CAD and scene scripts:
§ §
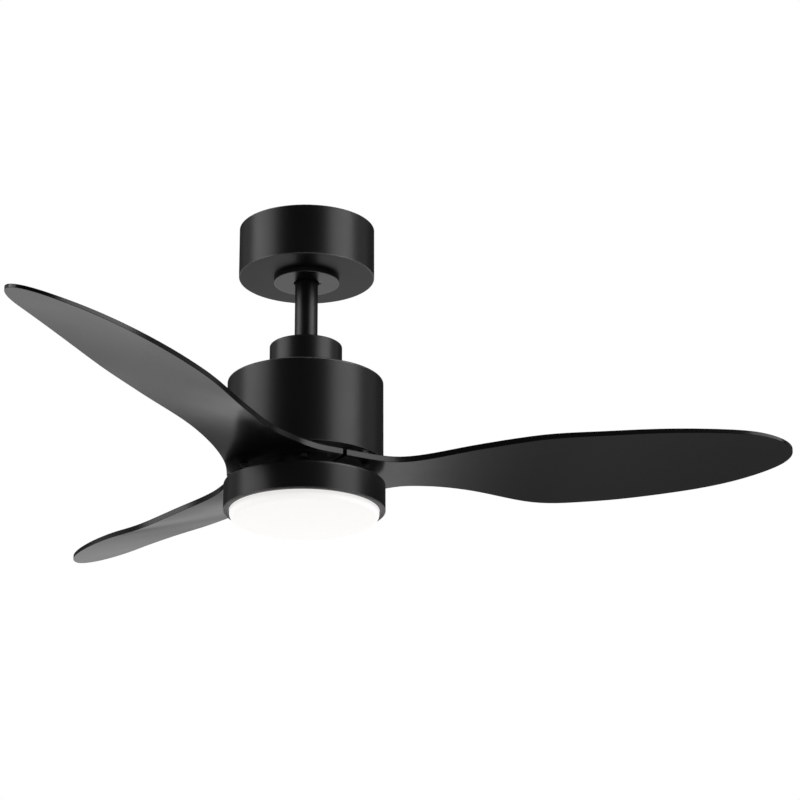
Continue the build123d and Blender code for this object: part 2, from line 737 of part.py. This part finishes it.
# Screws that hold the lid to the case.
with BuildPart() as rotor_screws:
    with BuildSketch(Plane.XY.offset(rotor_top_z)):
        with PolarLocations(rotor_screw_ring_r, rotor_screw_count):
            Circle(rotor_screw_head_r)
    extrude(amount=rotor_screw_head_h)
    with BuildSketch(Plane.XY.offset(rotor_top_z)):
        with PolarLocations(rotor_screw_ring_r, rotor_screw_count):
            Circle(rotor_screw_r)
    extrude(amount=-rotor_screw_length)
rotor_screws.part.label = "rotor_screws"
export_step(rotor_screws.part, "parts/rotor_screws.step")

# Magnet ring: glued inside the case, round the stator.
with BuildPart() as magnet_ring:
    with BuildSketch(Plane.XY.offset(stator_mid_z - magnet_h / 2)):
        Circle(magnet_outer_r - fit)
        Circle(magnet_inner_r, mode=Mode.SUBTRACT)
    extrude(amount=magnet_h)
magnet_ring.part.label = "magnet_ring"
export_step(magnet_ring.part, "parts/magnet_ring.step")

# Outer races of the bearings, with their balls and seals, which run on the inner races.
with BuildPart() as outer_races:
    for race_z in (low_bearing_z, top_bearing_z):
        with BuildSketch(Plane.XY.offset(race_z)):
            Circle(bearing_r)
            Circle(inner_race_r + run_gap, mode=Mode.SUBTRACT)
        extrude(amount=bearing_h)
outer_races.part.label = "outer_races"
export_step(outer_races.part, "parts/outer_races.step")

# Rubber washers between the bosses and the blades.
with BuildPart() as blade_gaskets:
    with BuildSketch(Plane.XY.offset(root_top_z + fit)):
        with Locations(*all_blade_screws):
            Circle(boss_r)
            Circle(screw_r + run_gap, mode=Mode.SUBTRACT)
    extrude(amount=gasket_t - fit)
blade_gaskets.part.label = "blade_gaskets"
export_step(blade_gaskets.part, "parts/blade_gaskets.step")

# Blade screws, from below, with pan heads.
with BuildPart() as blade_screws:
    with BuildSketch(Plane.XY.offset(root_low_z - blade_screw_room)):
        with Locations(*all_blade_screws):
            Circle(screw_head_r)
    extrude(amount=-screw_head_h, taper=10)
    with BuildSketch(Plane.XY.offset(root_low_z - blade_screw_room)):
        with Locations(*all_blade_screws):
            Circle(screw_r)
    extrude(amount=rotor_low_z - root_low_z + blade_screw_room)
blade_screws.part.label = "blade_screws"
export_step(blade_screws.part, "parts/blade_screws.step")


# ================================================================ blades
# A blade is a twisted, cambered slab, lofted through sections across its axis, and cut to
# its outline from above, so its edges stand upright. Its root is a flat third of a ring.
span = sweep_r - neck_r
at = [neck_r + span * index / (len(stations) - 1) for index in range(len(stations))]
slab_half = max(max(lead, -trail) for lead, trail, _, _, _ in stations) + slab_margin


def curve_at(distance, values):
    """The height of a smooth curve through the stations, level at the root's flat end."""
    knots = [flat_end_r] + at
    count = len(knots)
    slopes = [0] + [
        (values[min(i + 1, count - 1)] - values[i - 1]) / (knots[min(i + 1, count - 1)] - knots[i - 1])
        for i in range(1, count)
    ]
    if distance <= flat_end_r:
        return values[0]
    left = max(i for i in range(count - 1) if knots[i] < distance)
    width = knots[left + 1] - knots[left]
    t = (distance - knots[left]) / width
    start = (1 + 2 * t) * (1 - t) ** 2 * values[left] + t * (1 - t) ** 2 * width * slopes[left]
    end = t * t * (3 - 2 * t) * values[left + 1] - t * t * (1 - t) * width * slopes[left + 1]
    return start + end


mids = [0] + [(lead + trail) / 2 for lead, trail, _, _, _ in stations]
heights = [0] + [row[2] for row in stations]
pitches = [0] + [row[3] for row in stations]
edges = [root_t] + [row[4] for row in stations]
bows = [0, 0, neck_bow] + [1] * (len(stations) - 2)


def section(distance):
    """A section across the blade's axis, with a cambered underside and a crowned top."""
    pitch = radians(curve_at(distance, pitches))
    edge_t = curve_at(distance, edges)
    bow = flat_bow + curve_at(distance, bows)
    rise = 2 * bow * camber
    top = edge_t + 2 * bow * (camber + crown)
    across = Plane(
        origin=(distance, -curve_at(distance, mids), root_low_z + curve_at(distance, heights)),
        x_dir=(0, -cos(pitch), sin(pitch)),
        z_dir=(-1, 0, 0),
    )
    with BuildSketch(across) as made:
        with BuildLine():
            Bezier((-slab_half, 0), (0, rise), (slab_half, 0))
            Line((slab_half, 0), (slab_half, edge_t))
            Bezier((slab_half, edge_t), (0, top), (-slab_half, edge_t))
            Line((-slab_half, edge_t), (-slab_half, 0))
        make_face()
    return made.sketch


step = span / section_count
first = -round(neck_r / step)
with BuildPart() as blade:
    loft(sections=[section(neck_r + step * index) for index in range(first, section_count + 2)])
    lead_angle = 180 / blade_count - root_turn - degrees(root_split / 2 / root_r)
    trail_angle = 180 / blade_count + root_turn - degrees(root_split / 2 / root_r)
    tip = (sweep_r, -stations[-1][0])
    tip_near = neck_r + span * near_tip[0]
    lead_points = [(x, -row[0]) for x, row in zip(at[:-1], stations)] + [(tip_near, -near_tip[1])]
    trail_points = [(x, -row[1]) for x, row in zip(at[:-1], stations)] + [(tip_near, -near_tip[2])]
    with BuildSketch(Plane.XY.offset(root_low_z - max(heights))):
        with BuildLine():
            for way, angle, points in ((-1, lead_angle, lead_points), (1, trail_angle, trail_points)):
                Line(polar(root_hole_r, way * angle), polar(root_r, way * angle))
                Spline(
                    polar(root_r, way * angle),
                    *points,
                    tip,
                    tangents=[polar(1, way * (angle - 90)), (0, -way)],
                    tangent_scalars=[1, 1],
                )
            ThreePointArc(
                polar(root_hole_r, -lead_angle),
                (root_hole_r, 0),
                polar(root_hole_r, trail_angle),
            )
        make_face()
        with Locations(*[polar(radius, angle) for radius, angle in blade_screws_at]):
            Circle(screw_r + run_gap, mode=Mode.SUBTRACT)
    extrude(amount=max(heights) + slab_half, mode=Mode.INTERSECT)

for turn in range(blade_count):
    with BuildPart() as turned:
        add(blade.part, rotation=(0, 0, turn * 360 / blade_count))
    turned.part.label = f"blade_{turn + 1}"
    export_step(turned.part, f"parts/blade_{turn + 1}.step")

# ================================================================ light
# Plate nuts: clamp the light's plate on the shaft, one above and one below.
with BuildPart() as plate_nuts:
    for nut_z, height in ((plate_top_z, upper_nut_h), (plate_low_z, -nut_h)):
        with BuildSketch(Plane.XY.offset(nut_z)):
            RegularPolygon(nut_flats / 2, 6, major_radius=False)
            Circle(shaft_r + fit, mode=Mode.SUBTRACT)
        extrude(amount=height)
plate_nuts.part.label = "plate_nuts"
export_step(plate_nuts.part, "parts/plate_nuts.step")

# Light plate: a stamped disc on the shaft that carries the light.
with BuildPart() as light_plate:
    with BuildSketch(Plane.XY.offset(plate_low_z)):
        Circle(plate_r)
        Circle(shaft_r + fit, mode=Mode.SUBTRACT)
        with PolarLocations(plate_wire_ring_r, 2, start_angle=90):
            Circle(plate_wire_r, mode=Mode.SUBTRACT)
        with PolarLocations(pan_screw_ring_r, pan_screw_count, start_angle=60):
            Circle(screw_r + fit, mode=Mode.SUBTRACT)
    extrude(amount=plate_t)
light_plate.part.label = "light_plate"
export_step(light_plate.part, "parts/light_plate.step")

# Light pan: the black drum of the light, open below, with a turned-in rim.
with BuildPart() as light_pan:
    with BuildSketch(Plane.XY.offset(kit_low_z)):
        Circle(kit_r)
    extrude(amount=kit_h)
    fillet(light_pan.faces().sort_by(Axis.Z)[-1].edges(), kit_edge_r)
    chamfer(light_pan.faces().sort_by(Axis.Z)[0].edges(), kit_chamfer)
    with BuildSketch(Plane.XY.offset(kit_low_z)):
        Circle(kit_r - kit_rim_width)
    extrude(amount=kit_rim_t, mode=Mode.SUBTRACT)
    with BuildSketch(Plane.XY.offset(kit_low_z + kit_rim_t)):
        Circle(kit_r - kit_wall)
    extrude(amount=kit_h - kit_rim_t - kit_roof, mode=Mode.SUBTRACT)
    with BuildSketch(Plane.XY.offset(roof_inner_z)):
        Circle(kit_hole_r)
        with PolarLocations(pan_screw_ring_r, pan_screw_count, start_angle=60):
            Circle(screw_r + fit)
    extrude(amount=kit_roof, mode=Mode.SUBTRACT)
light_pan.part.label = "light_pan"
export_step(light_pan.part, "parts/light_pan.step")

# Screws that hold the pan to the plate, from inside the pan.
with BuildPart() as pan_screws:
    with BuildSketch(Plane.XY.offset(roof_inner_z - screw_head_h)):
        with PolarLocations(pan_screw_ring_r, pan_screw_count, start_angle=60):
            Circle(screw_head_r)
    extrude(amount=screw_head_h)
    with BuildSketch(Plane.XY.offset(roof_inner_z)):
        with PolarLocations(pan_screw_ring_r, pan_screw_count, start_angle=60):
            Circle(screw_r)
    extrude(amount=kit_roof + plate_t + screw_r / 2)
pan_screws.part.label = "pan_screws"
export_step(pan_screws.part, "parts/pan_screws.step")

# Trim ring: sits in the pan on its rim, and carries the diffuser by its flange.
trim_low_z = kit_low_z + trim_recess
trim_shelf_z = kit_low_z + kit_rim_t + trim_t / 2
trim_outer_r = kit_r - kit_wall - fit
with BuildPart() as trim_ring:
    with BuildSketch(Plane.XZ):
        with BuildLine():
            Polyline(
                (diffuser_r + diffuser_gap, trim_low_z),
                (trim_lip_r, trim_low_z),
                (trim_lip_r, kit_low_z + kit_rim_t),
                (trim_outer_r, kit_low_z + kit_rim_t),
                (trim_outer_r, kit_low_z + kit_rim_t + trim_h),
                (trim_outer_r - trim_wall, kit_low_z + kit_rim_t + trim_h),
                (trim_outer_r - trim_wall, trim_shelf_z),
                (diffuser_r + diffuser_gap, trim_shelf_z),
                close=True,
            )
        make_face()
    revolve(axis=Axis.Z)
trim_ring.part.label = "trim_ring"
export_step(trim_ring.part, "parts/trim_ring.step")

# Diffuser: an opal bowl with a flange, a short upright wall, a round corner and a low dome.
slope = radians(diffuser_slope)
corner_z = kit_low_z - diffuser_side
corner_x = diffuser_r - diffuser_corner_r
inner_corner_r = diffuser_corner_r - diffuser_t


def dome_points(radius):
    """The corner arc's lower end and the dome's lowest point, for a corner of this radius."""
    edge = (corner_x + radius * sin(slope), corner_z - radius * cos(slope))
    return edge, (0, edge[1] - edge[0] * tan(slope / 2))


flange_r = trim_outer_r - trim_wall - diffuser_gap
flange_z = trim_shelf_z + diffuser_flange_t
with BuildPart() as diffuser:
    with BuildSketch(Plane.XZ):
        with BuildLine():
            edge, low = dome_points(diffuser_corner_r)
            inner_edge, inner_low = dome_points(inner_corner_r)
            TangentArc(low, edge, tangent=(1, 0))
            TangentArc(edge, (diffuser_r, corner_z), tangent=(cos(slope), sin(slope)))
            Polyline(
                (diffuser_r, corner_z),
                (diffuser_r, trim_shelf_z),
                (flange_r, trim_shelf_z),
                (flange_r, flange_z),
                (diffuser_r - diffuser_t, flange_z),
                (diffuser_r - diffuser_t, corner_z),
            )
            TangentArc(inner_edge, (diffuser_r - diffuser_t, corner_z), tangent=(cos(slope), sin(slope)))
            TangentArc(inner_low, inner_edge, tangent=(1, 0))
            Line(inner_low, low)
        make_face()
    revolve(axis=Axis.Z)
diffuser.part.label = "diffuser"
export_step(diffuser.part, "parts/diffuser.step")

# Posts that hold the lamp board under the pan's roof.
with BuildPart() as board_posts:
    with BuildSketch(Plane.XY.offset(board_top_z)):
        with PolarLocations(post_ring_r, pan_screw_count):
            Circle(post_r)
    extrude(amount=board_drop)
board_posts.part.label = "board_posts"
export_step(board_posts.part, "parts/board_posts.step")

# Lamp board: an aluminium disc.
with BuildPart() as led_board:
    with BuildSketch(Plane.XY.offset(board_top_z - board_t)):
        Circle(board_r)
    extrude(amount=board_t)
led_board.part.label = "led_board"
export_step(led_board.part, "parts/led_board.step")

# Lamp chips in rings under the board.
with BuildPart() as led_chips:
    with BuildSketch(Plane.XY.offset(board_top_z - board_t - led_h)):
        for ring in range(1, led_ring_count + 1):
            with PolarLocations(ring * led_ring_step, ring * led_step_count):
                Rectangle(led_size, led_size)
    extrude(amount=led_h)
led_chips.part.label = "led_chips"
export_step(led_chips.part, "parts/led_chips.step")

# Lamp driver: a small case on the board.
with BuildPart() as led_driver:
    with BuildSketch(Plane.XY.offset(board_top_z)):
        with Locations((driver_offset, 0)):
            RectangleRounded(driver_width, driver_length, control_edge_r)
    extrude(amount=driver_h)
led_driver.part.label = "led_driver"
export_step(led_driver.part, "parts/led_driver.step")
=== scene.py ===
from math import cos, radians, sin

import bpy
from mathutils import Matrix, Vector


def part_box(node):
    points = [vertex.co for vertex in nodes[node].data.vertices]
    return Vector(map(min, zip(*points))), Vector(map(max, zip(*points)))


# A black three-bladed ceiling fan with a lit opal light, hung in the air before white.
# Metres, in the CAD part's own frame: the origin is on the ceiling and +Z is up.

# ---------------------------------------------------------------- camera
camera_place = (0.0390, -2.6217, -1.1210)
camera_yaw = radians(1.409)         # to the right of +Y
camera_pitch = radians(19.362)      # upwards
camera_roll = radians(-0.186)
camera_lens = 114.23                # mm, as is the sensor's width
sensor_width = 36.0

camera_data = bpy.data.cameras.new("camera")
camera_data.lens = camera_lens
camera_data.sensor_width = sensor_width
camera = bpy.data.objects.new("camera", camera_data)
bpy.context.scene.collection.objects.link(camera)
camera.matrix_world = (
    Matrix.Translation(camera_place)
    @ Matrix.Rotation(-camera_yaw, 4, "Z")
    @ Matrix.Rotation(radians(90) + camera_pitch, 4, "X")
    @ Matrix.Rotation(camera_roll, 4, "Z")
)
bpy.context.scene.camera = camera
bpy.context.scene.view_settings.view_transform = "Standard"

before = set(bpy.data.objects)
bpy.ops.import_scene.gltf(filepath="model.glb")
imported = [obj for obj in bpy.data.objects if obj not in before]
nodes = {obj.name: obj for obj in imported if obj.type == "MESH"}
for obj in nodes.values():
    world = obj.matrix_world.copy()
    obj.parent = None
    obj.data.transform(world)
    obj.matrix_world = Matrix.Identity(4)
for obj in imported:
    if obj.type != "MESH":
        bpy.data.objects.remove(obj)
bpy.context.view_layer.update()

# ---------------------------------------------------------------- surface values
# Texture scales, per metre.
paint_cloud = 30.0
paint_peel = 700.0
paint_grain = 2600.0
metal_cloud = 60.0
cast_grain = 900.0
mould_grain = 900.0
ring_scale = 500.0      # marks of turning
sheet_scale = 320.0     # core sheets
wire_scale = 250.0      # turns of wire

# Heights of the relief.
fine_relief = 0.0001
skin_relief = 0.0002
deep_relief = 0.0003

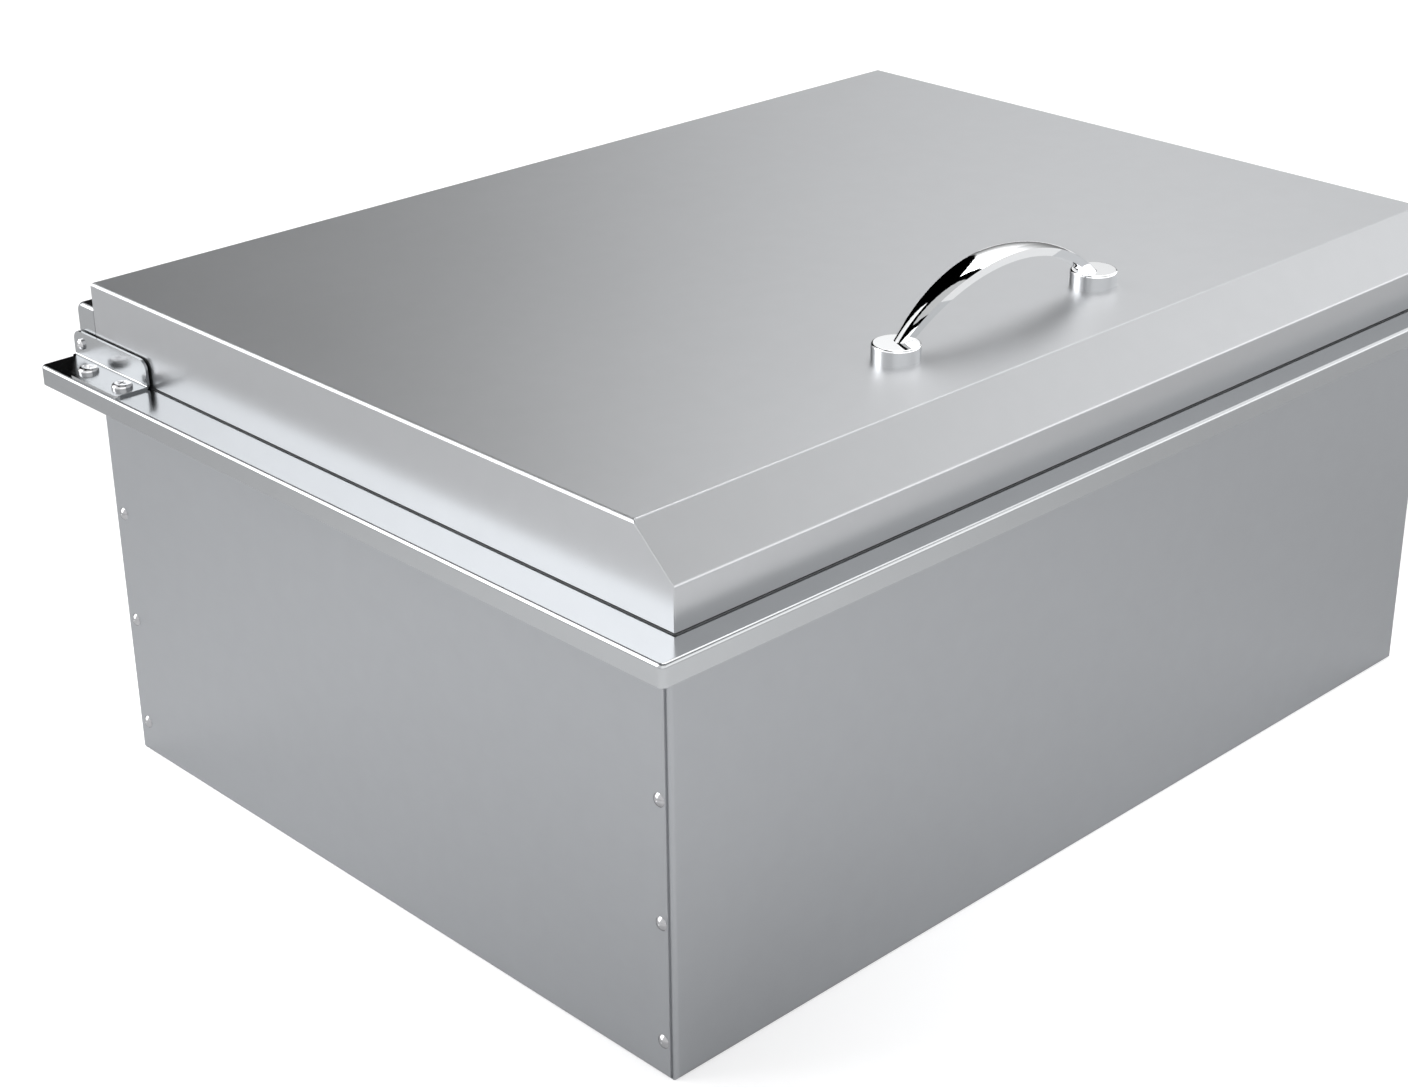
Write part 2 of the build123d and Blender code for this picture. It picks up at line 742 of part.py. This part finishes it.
§ §
§ Objective
Repeat exactly the lines from the one containing "# Lamp driver: a small case on the board." to the one containing "zip(*points))), Vector(map(max, zip(*points)))", both lines included, and nothing else.

§ Exercise output
# Lamp driver: a small case on the board.
with BuildPart() as led_driver:
    with BuildSketch(Plane.XY.offset(board_top_z)):
        with Locations((driver_offset, 0)):
            RectangleRounded(driver_width, driver_length, control_edge_r)
    extrude(amount=driver_h)
led_driver.part.label = "led_driver"
export_step(led_driver.part, "parts/led_driver.step")
=== scene.py ===
from math import cos, radians, sin

import bpy
from mathutils import Matrix, Vector


def part_box(node):
    points = [vertex.co for vertex in nodes[node].data.vertices]
    return Vector(map(min, zip(*points))), Vector(map(max, zip(*points)))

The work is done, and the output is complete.